The probability density and the distribution functions are ugly formulas, which are available in Wikipedia. Most basic statistics textbooks will have tables of t for degrees of freedom up to 50 and several significance levels. Excel has the function T.DIST().
Degrees of freedom are related to sample size and the number of variables estimated in a statistical procedure. The mean of a sample of n independent numbers has n - 1 degrees of freedom ("df"). If we have know the values of n-1 samples, and the mean of the n samples we can not change the n-th sample value at will, because then the mean would change. So only n - 1 df. In general the number of df is n minus the number of parameters estimated from the sample.
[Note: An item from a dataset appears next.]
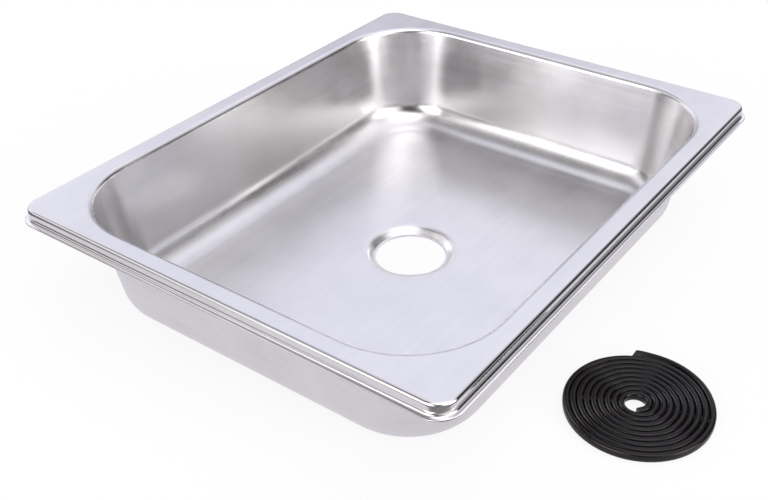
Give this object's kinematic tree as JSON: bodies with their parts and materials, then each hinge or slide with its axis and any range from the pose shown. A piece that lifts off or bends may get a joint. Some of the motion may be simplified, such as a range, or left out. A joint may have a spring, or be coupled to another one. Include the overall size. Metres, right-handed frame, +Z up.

A good explanation has been given by Walker (1970) in geometric terms and and more. In case data are not independent, the above rule would yield exaggerated df; a correction can be applied.
A multivariate regression results in a list of coefficients and their standard deviations. The overall succes of the regression is measured by the amount of explained variance of the dependent variable, "R-square". Each coefficient has its own t-value, which is obtained by dividing the coefficient by its standard deviation. This provides a sigificance test for the individual coefficient by consulting a table of t-values to see if it is sufficiently different from zero.
Another use of these t-values is to square them, sum these squares and normalize by setting the sum to 1.0. Then these normalized values give the relative contributions of the variables in the multivariate regression, by showing which part of the R-square they represent.